Mike Hardy’s Terrific Tax Loophole … And Philosophy for a Balanced Life

When Mike Hardy began to learn about Opportunity Zones, a relatively new innovation in the tax code, he thought they were too good to be true. 

Adopted in 2017 to help drive investment to areas in decline, this little-known temporary initiative allowed states to designate regions as “opportunity zones,” and private investors would enjoy tax benefits until at least 2026 — longer, if the government decides to extend it. 

Hardy told Michael Duncan of The Road to Financial Freedom Podcast:

“The Opportunity Zone investment strategy allows me to sell a property and harvest the capital gains, move [the capital gains] into a fund, defer paying that capital gains tax until April of 2027, and then the best part in my mind … all of the growth that takes place as long as the money’s invested for a ten-year window can grow and exit capital gains tax-free. Mind-blowing.”

Better Than a 1031 Exchange

The “fund” he’s talking about is a “Qualified Opportunity Fund,” or “QOF” for short. Hardy was so impressed by the strategy that he founded his own QOF — the Cyros Opportunity Zone Fund.

This kind of fund is particularly interesting for investors considering a 1031 exchange — the famous provision in the tax code that allows real estate investors to indefinitely defer paying capital gains taxes as long as they flip the gains into bigger and bigger properties. 

This strategy is popular, but it has its downsides. Investors who use it might never have to pay capital gains taxes. Their cash flow might get bigger and bigger. But they never get to lay a finger on the capital again … at least, not without paying taxes. If they pocket even a single dollar from the sale, it is considered “boot” and gets taxed at the capital gains rate.

While the tax code allows for it, a QOF like Cyrus offers investors an elegant workaround — not only to defer the taxes but also to reclaim the principal. 

“If there’s not the ideal 1031 exchange,” Hardy said, “they can sell a property, take the gains, push only the gains into the opportunity zone fund, take their basis back off the table and invest it elsewhere. So there’s, it’s kind of the best of all worlds in my mind.” 

Falling To the Level of Your Systems

If you couldn’t tell, Hardy is a fan of systems. He quotes James Clear from the book Atomic Habits — “We don’t rise to the level of our goals. We fall to the level of our systems.”

“I had a mentor of mine years ago tell me something that was life-changing for me,” he said. “And it was, ‘If you want to earn a good living, be custom … But if you wanna truly build wealth and build a business, you have to create systems for everything in your life. And so I’m super systematic.”

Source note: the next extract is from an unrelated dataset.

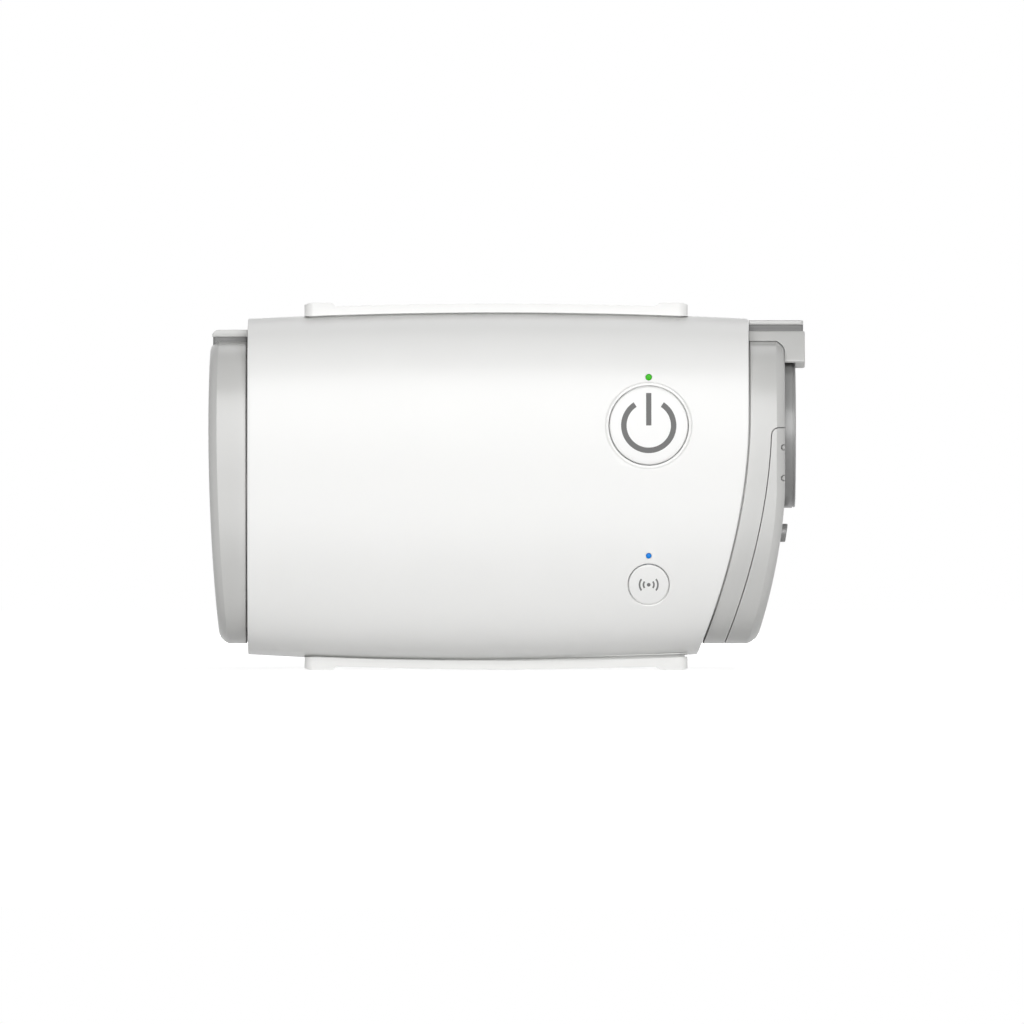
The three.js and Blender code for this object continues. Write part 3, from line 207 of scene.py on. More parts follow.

Some of his favorite systems have cute acronyms or mnemonics. For example, there’s the “Five C’s,” which he uses for his hiring and firing decisions — character, competence, compassion, concern, and consistency.

Then there’s the “Core Four,” a holistic approach to quality of life — body, being, balance, and business. Four B’s, if you will. 

Learning to Stop Chasing Rabbits

This system was especially important, because balance doesn’t come naturally to Hardy. His entrepreneurial spirit makes him extremely susceptible to “shiny object syndrome” — the tendency to chase every opportunity, and as a result focus on none of them.

“I feel like a dog in a park where there’s rabbits running everywhere,” he said. “So part of what I’ve had to discipline myself to do is to be very strategic about which ones to go after.”

Hardy went into the mortgage business prior to the Great Recession — not exactly good timing. He survived through brute force … but there was a cost.

“I had to just turn it on overdrive just to survive,” Hardy said, “and ended up coming out the other side of that and had a tremendous amount of business because I was one of the few folks that didn’t go out of business.”

“But as a result of that, [I] got some very bad habits in place … I was a workaholic, I was disconnected on the home front … I was an athlete all through high school and in college, and I just kind of let that go. And so it was kind of going through that, that I had to rewire a lot of habits and get those things refocused.”

Today, he is clear on what matters. He is a husband and father first. He has completed an Iron Man challenge. He tries to spend part of each day working on each corner of the Core Four … because otherwise, all the money in the world is pointless.

“I’ve come to the conclusion over the years that more money only makes you more of what you already are,” Hardy said. “And so it’s really important to me to be healthy on the inside and have healthy relationships.”